THE REQUEST
Your answer should consist only of the lines below from the one with "across_sleeve(lever, 0.0, LEVER_TURN_DEGREES)" through the one with "points = [vertex.co", copied exactly.

GIVEN INFORMATION

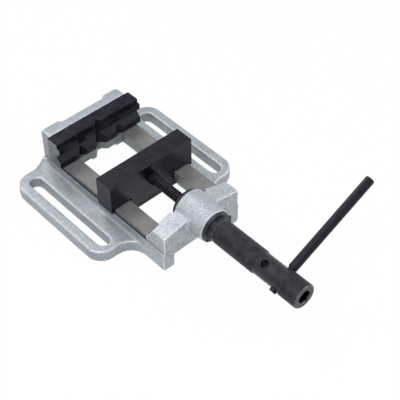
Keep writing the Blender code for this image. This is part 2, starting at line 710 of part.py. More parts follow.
def movable_jaw():
    """Sliding jaw block."""
    jaw = prism("movable_jaw", movable_jaw_outline(), "Y", MOVABLE_FRONT, MOVABLE_FACE)
    round_edges(jaw, JAW_EDGE, lambda edge: on_level(edge, JAW_TOP), segments=1)
    spindle = Matrix.Translation((0, 0, SPINDLE_Z))
    shank = 0.5 * SHANK_DIAMETER + RUN_GAP
    end = MOVABLE_FRONT + SHANK_LENGTH + RUN_GAP
    cut(jaw, place(rod("shank_hole", shank, end, MOVABLE_FRONT - SEAT_GAP, MEDIUM), spindle))
    pin = 0.5 * PIN_DIAMETER + RUN_GAP
    pin_hole = rod("pin_hole", pin, JAW_TOP + SEAT_GAP - SPINDLE_Z, 0.0, COARSE)
    cut(jaw, along_z(pin_hole, (0, pin_station(), SPINDLE_Z)))
    tapped = 0.5 * KEEPER_SCREW_THREAD + RUN_GAP
    for x, y in keeper_screw_places():
        hole = rod("keeper_hole", tapped, keeper_screw_tip() + RUN_GAP, 0.0, COARSE)
        cut(jaw, along_z(hole, (x, y, 0.0)))
    jaw.data.transform(Matrix.Translation((0, -MOVABLE_MIDDLE, -RAIL_TOP)))
    jaw.location = (0, MOVABLE_MIDDLE, RAIL_TOP)
    return finish_piece(jaw, BLACK_STEEL)


def pin_station():
    """Station of the lock pin, over the groove in the screw's shank."""
    return MOVABLE_FRONT + PIN_FROM_JAW_FRONT


def keeper_top():
    """Height of the keeper's upper face, just below the rail flanges."""
    return FLANGE_UNDERSIDE - SEAT_GAP


def keeper_head_seat():
    """Height of the counterbore seat for the keeper screws."""
    return keeper_top() - KEEPER_THICKNESS + KEEPER_SCREW_THREAD + KEEPER_HEAD_SINK


def keeper_screw_tip():
    """Height of the tips of the keeper screws."""
    return keeper_head_seat() - SEAT_GAP + KEEPER_SCREW_LENGTH


def keeper_screw_places():
    """Plan positions of the four keeper screws."""
    half_pitch = 0.5 * KEEPER_SCREW_PITCH
    return [(sx * KEEPER_SCREW_X, MOVABLE_MIDDLE + sy * half_pitch) for sy in (-1, 1) for sx in (-1, 1)]


def jaw_keeper():
    """Plate under the rails that keeps the movable jaw down."""
    half_x = RAIL_INNER + KEEPER_OVERLAP
    half_y = 0.5 * KEEPER_DEPTH
    bottom = keeper_top() - KEEPER_THICKNESS
    low = (-half_x, MOVABLE_MIDDLE - half_y, bottom)
    high = (half_x, MOVABLE_MIDDLE + half_y, keeper_top())
    keeper = box("jaw_keeper", low, high)
    round_edges(keeper, JAW_EDGE, lambda edge: on_level(edge, bottom), segments=1)
    radii = (0.5 * KEEPER_SCREW_THREAD + RUN_GAP, CAP_HEAD_RADIUS * KEEPER_SCREW_THREAD + RUN_GAP)
    stations = (keeper_top() + SEAT_GAP, keeper_head_seat(), bottom - SEAT_GAP)
    for x, y in keeper_screw_places():
        cut(keeper, along_z(stepped_hole("screw_hole", radii, stations, COARSE), (x, y, 0.0)))
    keeper.data.transform(Matrix.Translation((0, -MOVABLE_MIDDLE, -keeper_top())))
    keeper.location = (0, MOVABLE_MIDDLE, keeper_top())
    return finish_piece(keeper, BLACK_STEEL)


def keeper_screws():
    """Four cap screws that draw the keeper up to the tongue."""
    for index, (x, y) in enumerate(keeper_screw_places(), start=1):
        screw = cap_screw(f"keeper_screw_{index}", KEEPER_SCREW_THREAD, KEEPER_SCREW_LENGTH, COARSE)
        screw.data.transform(Matrix.Rotation(math.radians(-90), 4, "X"))
        screw.location = (x, y, keeper_head_seat() - SEAT_GAP)
        finish_piece(screw, BRIGHT_STEEL)


# Spindle group


def lead_screw():
    """Screw fixed in the movable jaw; its thread is only its outer size here."""
    origin = MOVABLE_FRONT
    radius = 0.5 * SCREW_DIAMETER
    shank = 0.5 * SHANK_DIAMETER
    collar = radius + SCREW_COLLAR_STEP
    neck = shank - PIN_GROOVE_DEPTH
    half_pin = 0.5 * PIN_DIAMETER + RUN_GAP
    pin = pin_station()
    start = MOVABLE_FRONT - SEAT_GAP
    thread_rear = start - SCREW_COLLAR_LENGTH
    stations = [
        (0.0, MOVABLE_FRONT + SHANK_LENGTH),
        (shank, MOVABLE_FRONT + SHANK_LENGTH),
        (shank, pin + half_pin),
        (neck, pin + half_pin),
        (neck, pin - half_pin),
        (shank, pin - half_pin),
        (shank, start),
        (collar, start),
        (collar, thread_rear),
        (radius, thread_rear),
        (radius, SCREW_FRONT + SLEEVE_CHAMFER),
        (radius - SLEEVE_CHAMFER, SCREW_FRONT),
        (0.0, SCREW_FRONT),
    ]
    screw = turned("lead_screw", [(r, y - origin) for r, y in stations], MEDIUM)
    screw.location = (0, origin, SPINDLE_Z)
    return finish_piece(screw, BLACK_STEEL)


def screw_lock_pin():
    """Pin that drops through the jaw into the groove of the screw."""
    bottom = 0.5 * SHANK_DIAMETER - PIN_GROOVE_DEPTH + SEAT_GAP
    top = JAW_TOP - PIN_RECESS - SPINDLE_Z
    radius = 0.5 * PIN_DIAMETER
    profile = [(0.0, top), (radius, top), (radius, bottom), (0.0, bottom)]
    pin = turned("screw_lock_pin", profile, COARSE)
    pin.data.transform(Matrix.Rotation(math.radians(90), 4, "X"))
    pin.location = (0, pin_station(), SPINDLE_Z)
    return finish_piece(pin, BRIGHT_STEEL)


def across_sleeve(obj, station, degrees):
    """Turn a piece made along Y so that it crosses the sleeve at a station."""
    to_x = Matrix.Rotation(math.radians(-90), 4, "Z")
    spin = Matrix.Rotation(math.radians(-degrees), 4, "Y")
    return place(obj, Matrix.Translation((0, station, 0)) @ spin @ to_x)


def sleeve_profile():
    """Half section of the nut sleeve as (radius, station) from its rear bore round to its end."""
    bore = 0.5 * SCREW_DIAMETER + RUN_GAP
    journal = 0.5 * JOURNAL_DIAMETER
    groove = journal - RING_GROOVE_DEPTH
    body = 0.5 * BODY_DIAMETER
    grip = 0.5 * GRIP_DIAMETER
    head = 0.5 * HEAD_DIAMETER
    groove_front = RING_FRONT - SEAT_GAP
    neck = groove_front - RING_LAND
    edge = SLEEVE_CHAMFER
    return [
        (0.0, GRIP_REAR),
        (bore, GRIP_REAR),
        (bore, FLANGE_REAR),
        (FLANGE_RADIUS - 0.5 * edge, FLANGE_REAR),
        (FLANGE_RADIUS, FLANGE_REAR - 0.5 * edge),
        (FLANGE_RADIUS, FLANGE_FRONT),
        (journal, FLANGE_FRONT),
        (journal, WASHER_FRONT),
        (groove, WASHER_FRONT),
        (groove, groove_front),
        (journal, groove_front),
        (journal, neck),
        (grip, neck),
        (grip, BODY_REAR),
        (body - 0.5 * edge, BODY_REAR),
        (body, BODY_REAR - 0.5 * edge),
        (body, GRIP_REAR),
        (grip, GRIP_REAR - 0.5 * edge),
        (grip, HEAD_REAR),
        (head, HEAD_REAR - 0.5 * edge),
        (head, HEAD_FRONT + edge),
        (head - edge, HEAD_FRONT),
        (0.0, HEAD_FRONT),
    ]


def nut_sleeve():
    """Turning sleeve with the nut thread, two cross holes and a hexagon socket."""
    sleeve = turned("nut_sleeve", [(r, y - BOSS_FRONT) for r, y in sleeve_profile()], FINE)
    radius = 0.5 * CROSS_HOLE_DIAMETER
    reach = HEAD_DIAMETER
    grip = 0.5 * GRIP_DIAMETER
    holes = ((FIRST_HOLE, LEVER_TURN_DEGREES + 90.0), (LEVER_STATION, LEVER_TURN_DEGREES))
    for station, degrees in holes:
        sink = CROSS_HOLE_SINK
        profile = [
            (0.0, reach),
            (radius + sink + reach - grip, reach),
            (radius, grip - sink),
            (radius, sink - grip),
            (radius + sink + reach - grip, -reach),
            (0.0, -reach),
        ]
        cut(sleeve, across_sleeve(turned("cross_hole", profile, MEDIUM), station - BOSS_FRONT, degrees))
    end = HEAD_FRONT - BOSS_FRONT
    outline = hexagon(SOCKET_ACROSS_FLATS)
    cut(sleeve, prism("socket", outline, "Y", end - SEAT_GAP, end + SOCKET_DEPTH))
    sleeve.location = (0, BOSS_FRONT, SPINDLE_Z)
    return finish_piece(sleeve, DARK_STEEL)


def thrust_washer():
    """Hardened washer between the sleeve's flange and the boss."""
    hole = 0.5 * JOURNAL_DIAMETER + RUN_GAP
    rim = FLANGE_RADIUS
    thickness = WASHER_THICKNESS
    profile = [(hole, 0.0), (rim, 0.0), (rim, thickness), (hole, thickness)]
    washer = turned("thrust_washer", profile, FINE, ring=True)
    washer.location = (0, THRUST_WASHER_FRONT, SPINDLE_Z)
    return finish_piece(washer, DARK_STEEL)


def front_washer():
    """Washer between the boss and the retaining ring."""
    hole = 0.5 * JOURNAL_DIAMETER + RUN_GAP
    rim = hole + FRONT_WASHER_MARGIN
    thickness = FRONT_WASHER_THICKNESS
    profile = [(hole, -thickness), (rim, -thickness), (rim, 0.0), (hole, 0.0)]
    washer = turned("front_washer", profile, FINE, ring=True)
    washer.location = (0, WASHER_REAR, SPINDLE_Z)
    return finish_piece(washer, BLACK_STEEL)


def ring_outline(inner, outer):
    """Outline of the open ring in the XZ plane; each end swells into a round eye."""
    eye = RING_EYE_RADIUS
    middle = inner + eye
    turn = math.degrees(math.acos((outer**2 - middle**2 - eye**2) / (2.0 * middle * eye)))
    lead = math.degrees(math.asin(eye * math.sin(math.radians(turn)) / outer))
    start = RING_START_DEGREES
    stop = start + RING_SWEEP_DEGREES
    steps = 3 * ARC_STEPS
    outline = arc((0, 0), outer, start + lead, stop - lead, steps)
    outline += arc(arc((0, 0), middle, stop, stop, 1)[0], eye, stop - turn, stop + 180.0, 8)[1:]
    outline += arc((0, 0), inner, stop, start, steps)[1:]
    outline += arc(arc((0, 0), middle, start, start, 1)[0], eye, start - 180.0, start + turn, 8)[1:-1]
    return outline


def retaining_ring():
    """Open spring ring in the sleeve's groove, with an eye at each end."""
    inner = 0.5 * JOURNAL_DIAMETER - RING_GROOVE_DEPTH + RUN_GAP
    ring = prism("retaining_ring", ring_outline(inner, inner + RING_WIDTH), "Y", -RING_THICKNESS, 0.0)
    middle = inner + RING_EYE_RADIUS
    past_front = -RING_THICKNESS - SEAT_GAP
    for degrees in (RING_START_DEGREES, RING_START_DEGREES + RING_SWEEP_DEGREES):
        angle = math.radians(degrees)
        centre = Matrix.Translation((middle * math.cos(angle), 0.0, middle * math.sin(angle)))
        cut(ring, place(rod("eye_hole", RING_EYE_HOLE, SEAT_GAP, past_front, COARSE), centre))
    ring.location = (0, RING_REAR, SPINDLE_Z)
    return finish_piece(ring, BLACK_STEEL)


def lever_bar():
    """Plug-in lever: a thick bar, a shoulder and a thinner shank through the sleeve."""
    radius = 0.5 * LEVER_DIAMETER
    shank = 0.5 * CROSS_HOLE_DIAMETER - RUN_GAP
    shoulder = 0.5 * HEAD_DIAMETER + RUN_GAP
    end = -(0.5 * GRIP_DIAMETER + LEVER_STUB)
    edge = LEVER_TIP_CHAMFER
    profile = [
        (0.0, LEVER_REACH),
        (radius - edge, LEVER_REACH),
        (radius, LEVER_REACH - edge),
        (radius, shoulder),
        (shank, shoulder),
        (shank, end + 0.5 * edge),
        (shank - 0.5 * edge, end),
        (0.0, end),
    ]
    lever = turned("lever_bar", profile, MEDIUM)
    across_sleeve(lever, 0.0, LEVER_TURN_DEGREES)
    lever.location = (0, LEVER_STATION, SPINDLE_Z)
    return finish_piece(lever, DARK_STEEL)


def main():
    """Build every piece of the vise."""
    clear_scene()
    base_casting()
    fixed_jaw()
    fixed_jaw_fasteners()
    movable_jaw()
    jaw_keeper()
    keeper_screws()
    lead_screw()
    screw_lock_pin()
    nut_sleeve()
    thrust_washer()
    front_washer()
    retaining_ring()
    lever_bar()


main()
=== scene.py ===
"""Dressed model of a drill-press machine vise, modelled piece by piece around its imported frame.

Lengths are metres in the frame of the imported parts: X runs along the jaws, +Y points from the operator to the
fixed jaw and +Z is up. Every piece is modelled with Blender's own operators and rides on the body it belongs to.
"""

import json
import logging
import math
from collections.abc import Callable, Iterator, Sequence
from contextlib import contextmanager
from dataclasses import dataclass, field
from enum import Enum

import bmesh
import bpy
from bpy.types import Material, Node, NodeSocket, NodeTree, Object
from mathutils import Matrix, Vector


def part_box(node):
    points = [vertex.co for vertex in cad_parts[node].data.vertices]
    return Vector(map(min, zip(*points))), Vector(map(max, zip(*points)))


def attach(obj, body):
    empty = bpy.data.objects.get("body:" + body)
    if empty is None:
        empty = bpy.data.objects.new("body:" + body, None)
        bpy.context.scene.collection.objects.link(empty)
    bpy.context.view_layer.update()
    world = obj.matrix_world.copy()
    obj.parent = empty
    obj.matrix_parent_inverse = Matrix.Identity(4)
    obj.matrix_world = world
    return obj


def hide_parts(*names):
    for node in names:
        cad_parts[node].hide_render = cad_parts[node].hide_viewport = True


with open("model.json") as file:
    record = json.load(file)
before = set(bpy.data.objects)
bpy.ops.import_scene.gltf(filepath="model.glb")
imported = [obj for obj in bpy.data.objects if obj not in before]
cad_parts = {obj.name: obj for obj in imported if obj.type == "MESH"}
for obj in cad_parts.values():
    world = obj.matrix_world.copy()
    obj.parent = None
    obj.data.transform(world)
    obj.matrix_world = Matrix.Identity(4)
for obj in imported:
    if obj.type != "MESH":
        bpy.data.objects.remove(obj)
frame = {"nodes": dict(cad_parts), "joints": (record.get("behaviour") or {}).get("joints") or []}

log = logging.getLogger("vise")

Colour = tuple[float, float, float, float]
Pair = tuple[float, float]
Points = Sequence[Pair]

# Directions in the frame
ACROSS = Vector((1.0, 0.0, 0.0))
REARWARD = Vector((0.0, 1.0, 0.0))
FRONTWARD = Vector((0.0, -1.0, 0.0))
UPWARD = Vector((0.0, 0.0, 1.0))

# Clearance between pieces, distance within which points merge, and distance that counts as none
SEAT_GAP = 0.0003
WELD = 1e-6
NEAR = 10.0 * WELD

# Angle up to which two faces count as one flat face, a full turn in degrees, and the sides of a key's socket
FLAT_DEGREES = 0.5
FULL_TURN = 360.0
HEXAGON = 6

# Name of the value that the casting's vertices carry, see Casting.mark_relief
RELIEF = "relief"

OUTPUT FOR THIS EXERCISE
    across_sleeve(lever, 0.0, LEVER_TURN_DEGREES)
    lever.location = (0, LEVER_STATION, SPINDLE_Z)
    return finish_piece(lever, DARK_STEEL)


def main():
    """Build every piece of the vise."""
    clear_scene()
    base_casting()
    fixed_jaw()
    fixed_jaw_fasteners()
    movable_jaw()
    jaw_keeper()
    keeper_screws()
    lead_screw()
    screw_lock_pin()
    nut_sleeve()
    thrust_washer()
    front_washer()
    retaining_ring()
    lever_bar()


main()
=== scene.py ===
"""Dressed model of a drill-press machine vise, modelled piece by piece around its imported frame.

Lengths are metres in the frame of the imported parts: X runs along the jaws, +Y points from the operator to the
fixed jaw and +Z is up. Every piece is modelled with Blender's own operators and rides on the body it belongs to.
"""

import json
import logging
import math
from collections.abc import Callable, Iterator, Sequence
from contextlib import contextmanager
from dataclasses import dataclass, field
from enum import Enum

import bmesh
import bpy
from bpy.types import Material, Node, NodeSocket, NodeTree, Object
from mathutils import Matrix, Vector


def part_box(node):
    points = [vertex.co for vertex in cad_parts[node].data.vertices]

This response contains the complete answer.